#### [WRITTEN TASK]
Begin at the first line and end at the line containing "foam: the sleeve's material.". Extract exactly those lines.
§ §
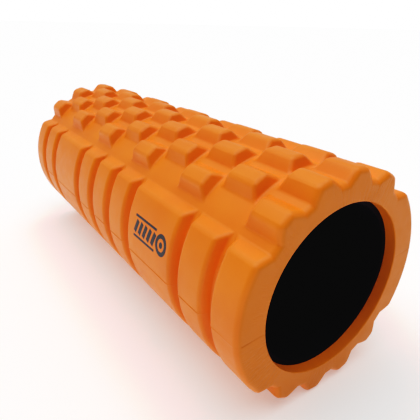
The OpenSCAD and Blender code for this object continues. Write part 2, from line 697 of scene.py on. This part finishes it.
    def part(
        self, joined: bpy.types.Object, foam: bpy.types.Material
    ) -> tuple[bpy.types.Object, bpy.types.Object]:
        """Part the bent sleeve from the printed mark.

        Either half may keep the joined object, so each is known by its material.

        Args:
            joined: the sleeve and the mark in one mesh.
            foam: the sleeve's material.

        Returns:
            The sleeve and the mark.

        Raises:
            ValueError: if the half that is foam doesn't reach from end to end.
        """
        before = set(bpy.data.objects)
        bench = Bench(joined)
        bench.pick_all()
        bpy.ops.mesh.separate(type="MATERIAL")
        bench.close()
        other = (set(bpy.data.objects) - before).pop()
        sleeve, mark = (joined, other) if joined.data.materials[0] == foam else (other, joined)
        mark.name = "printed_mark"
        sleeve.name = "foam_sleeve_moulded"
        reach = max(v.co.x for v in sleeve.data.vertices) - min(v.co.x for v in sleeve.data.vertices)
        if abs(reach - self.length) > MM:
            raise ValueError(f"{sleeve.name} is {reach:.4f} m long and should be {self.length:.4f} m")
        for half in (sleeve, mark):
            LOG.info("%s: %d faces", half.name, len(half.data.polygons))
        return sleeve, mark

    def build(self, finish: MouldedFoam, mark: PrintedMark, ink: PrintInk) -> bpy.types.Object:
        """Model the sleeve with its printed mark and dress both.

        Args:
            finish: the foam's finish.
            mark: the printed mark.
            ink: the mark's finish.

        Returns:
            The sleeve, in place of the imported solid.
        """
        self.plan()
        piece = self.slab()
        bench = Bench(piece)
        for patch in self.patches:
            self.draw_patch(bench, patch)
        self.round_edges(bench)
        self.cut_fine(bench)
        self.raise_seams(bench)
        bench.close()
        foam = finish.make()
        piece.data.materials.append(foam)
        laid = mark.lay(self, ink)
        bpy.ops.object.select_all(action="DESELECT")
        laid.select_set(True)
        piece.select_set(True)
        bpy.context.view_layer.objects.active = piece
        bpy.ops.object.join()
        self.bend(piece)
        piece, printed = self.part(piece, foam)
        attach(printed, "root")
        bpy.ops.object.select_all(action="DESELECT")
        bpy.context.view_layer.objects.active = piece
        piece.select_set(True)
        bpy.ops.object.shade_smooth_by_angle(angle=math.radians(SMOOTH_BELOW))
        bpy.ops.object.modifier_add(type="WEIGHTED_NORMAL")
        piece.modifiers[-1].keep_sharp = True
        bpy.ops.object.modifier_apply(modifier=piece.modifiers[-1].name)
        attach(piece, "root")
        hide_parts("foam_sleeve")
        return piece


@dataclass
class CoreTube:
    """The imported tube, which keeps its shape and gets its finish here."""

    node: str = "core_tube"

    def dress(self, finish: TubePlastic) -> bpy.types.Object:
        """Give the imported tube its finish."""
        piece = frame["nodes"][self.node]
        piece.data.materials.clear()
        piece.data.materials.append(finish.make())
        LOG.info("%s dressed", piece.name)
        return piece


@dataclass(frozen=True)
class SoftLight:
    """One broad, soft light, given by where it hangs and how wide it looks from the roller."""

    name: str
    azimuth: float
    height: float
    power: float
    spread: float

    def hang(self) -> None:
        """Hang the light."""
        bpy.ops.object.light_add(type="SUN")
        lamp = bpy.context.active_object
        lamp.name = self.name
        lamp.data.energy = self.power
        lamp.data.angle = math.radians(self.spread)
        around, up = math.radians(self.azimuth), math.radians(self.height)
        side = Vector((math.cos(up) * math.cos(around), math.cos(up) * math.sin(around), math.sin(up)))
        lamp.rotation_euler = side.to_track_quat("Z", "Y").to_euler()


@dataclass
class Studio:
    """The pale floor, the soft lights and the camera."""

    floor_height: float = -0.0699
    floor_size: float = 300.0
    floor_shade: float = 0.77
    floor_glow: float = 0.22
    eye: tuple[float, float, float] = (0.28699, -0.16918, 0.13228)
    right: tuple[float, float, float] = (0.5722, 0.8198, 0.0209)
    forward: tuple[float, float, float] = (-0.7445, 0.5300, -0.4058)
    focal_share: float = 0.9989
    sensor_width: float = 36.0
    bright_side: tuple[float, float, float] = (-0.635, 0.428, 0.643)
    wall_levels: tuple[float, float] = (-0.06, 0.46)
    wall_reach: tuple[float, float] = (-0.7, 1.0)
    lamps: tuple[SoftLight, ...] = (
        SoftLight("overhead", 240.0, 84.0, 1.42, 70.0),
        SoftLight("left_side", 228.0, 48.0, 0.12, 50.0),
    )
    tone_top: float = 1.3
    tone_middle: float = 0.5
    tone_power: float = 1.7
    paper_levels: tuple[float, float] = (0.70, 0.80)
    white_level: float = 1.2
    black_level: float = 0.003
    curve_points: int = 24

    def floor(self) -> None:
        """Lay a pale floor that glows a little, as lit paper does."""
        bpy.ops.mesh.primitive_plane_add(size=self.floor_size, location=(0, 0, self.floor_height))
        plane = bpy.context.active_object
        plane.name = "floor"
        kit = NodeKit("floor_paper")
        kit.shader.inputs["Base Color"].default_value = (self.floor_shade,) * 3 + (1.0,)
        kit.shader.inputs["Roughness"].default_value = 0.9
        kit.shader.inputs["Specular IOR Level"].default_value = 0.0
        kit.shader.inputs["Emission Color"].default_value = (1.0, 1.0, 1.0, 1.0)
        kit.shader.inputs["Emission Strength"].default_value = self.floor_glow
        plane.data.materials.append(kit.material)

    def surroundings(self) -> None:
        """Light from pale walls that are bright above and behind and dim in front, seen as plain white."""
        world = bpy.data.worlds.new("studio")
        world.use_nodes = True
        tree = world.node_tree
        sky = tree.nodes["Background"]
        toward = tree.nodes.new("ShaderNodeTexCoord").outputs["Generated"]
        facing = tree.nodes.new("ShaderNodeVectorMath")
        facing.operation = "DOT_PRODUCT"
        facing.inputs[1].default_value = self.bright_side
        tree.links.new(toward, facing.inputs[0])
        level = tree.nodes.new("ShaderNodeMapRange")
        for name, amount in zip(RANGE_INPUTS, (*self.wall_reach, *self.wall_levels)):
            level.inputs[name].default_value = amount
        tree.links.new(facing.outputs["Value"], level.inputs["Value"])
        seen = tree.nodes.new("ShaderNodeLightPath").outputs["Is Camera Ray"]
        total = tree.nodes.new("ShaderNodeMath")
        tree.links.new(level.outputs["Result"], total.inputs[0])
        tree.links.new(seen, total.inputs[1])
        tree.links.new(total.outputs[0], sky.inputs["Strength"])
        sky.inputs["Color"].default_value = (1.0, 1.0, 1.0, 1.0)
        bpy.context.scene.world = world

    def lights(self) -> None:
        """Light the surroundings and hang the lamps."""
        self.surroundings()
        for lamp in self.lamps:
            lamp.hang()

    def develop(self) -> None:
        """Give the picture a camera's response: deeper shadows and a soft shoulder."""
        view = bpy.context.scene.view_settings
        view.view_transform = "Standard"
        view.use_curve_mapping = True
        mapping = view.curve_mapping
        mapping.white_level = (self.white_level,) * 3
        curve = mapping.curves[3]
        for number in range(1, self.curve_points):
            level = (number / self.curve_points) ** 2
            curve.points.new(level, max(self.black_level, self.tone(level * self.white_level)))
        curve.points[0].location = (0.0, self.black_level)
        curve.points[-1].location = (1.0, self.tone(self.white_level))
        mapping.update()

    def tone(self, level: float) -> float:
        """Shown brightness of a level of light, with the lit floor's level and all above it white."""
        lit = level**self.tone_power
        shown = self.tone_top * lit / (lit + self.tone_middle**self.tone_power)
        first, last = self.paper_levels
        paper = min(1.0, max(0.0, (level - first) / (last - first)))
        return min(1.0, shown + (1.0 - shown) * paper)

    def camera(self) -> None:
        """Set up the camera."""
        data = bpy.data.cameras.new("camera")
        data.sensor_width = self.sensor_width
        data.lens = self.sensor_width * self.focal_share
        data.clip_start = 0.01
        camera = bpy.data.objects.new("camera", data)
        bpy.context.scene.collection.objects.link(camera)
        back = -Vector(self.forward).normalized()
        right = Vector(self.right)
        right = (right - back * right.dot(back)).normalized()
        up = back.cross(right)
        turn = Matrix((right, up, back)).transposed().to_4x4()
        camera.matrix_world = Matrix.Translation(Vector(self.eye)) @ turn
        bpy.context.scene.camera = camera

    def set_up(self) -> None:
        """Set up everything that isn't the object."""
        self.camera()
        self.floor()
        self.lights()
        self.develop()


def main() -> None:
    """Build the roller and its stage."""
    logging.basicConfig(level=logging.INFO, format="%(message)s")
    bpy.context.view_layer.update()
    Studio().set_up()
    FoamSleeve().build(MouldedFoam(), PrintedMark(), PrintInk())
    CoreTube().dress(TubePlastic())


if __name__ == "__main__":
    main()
§ §
#### [RESULT OF THE EXERCISE]
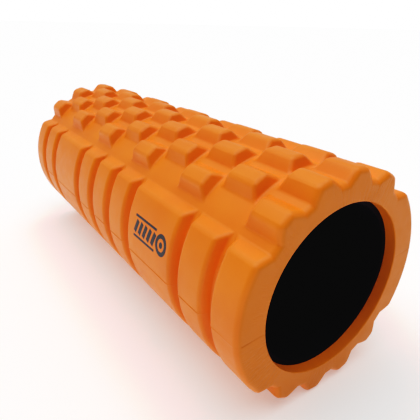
The OpenSCAD and Blender code for this object continues. Write part 2, from line 697 of scene.py on. This part finishes it.
    def part(
        self, joined: bpy.types.Object, foam: bpy.types.Material
    ) -> tuple[bpy.types.Object, bpy.types.Object]:
        """Part the bent sleeve from the printed mark.

        Either half may keep the joined object, so each is known by its material.

        Args:
            joined: the sleeve and the mark in one mesh.
            foam: the sleeve's material.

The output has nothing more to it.